There are other places in Scripture where this takes place, but the one that most are familiar with accompanied the birth of Jesus. Strangely enough, the shekinah glory wasn’t in the cave or the manger; it wasn’t with Mary and Joseph. It appeared in the fields outside Bethlehem, where the shepherds were tending their sheep. Luke’s narrative says that the glory of God shown around about them. I like the old translation, “And they were sore afraid” (Luke 2:9, KJV). They were so terrified that the angels had to calm them, saying, “Fear not” (Luke 2:10). The angel of the Lord came, accompanied by a visible display of the shekinah glory that would make anyone tremble. Nevertheless, they said, “Behold, I bring you good news of great joy that will be for all the people. For unto you is born this day in the city of David a Savior, who is Christ the Lord” (Luke 2:10–11).
This shekinah glory that changed Moses’ life, Saul’s life, Abraham’s life, and even world history at Bethlehem is not just linked to God the Father; it is inseparably related to the second person of the Trinity. When God appears in theophany with the shekinah glory, it’s not only God the Father appearing—ultimately, what is displayed is the glory inherent to God the Son from all eternity.

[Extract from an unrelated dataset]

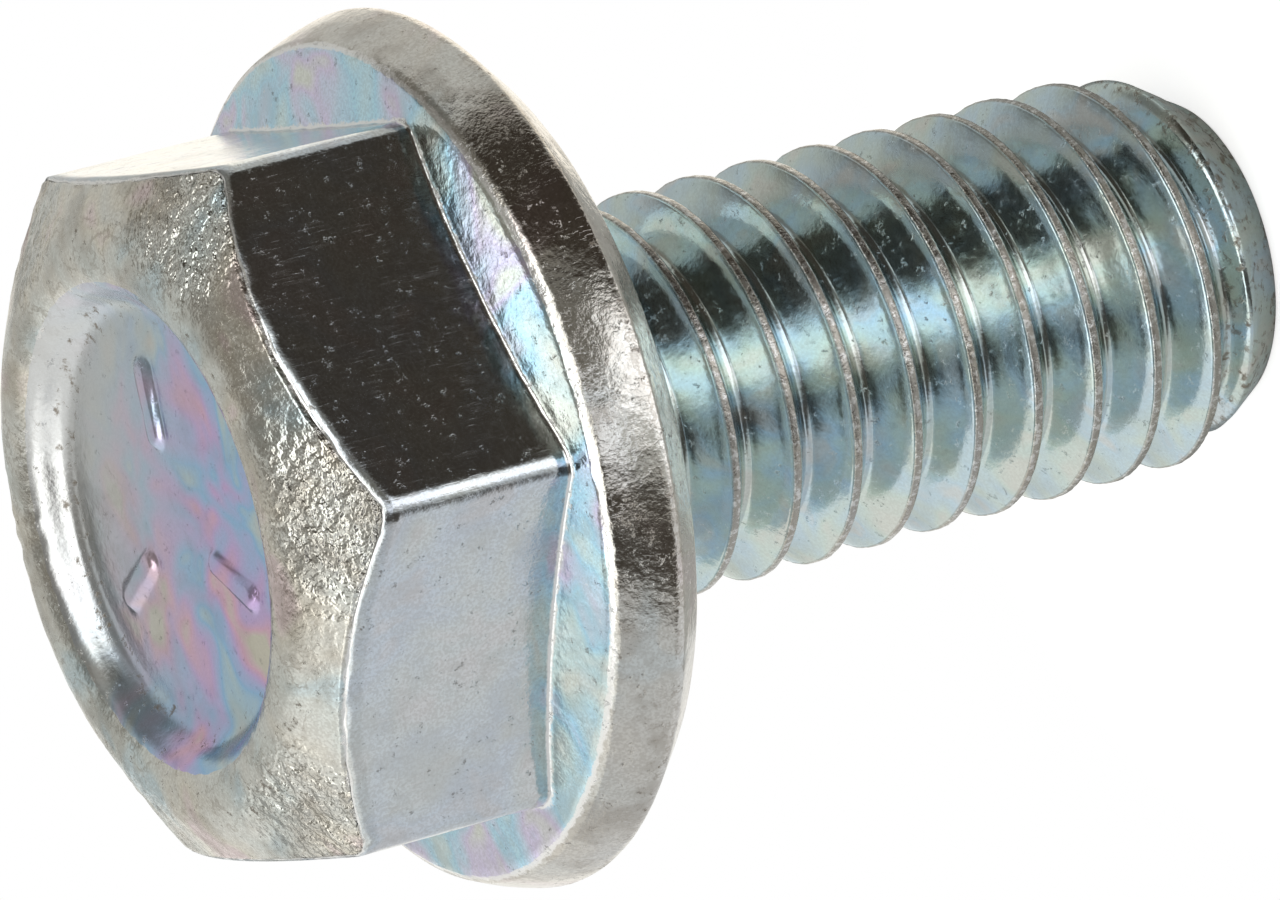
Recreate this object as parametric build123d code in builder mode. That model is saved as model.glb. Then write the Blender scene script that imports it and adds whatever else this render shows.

Thus, it’s not so much what was in that bush, but who was in that bush—who it was who was speaking to Moses centuries before Moses would speak with Him on the Mount of Transfiguration, which was clearly the most magnificent display of the shekinah glory anywhere in the New Testament (Matt. 17:1–8). Just as that bush was burning from the inside and the bush itself was not burning, so in the transfigured Jesus, the glory that was displayed on the mountain was not a reflection but a glory that burst from His concealed deity—because where the shekinah is, God is.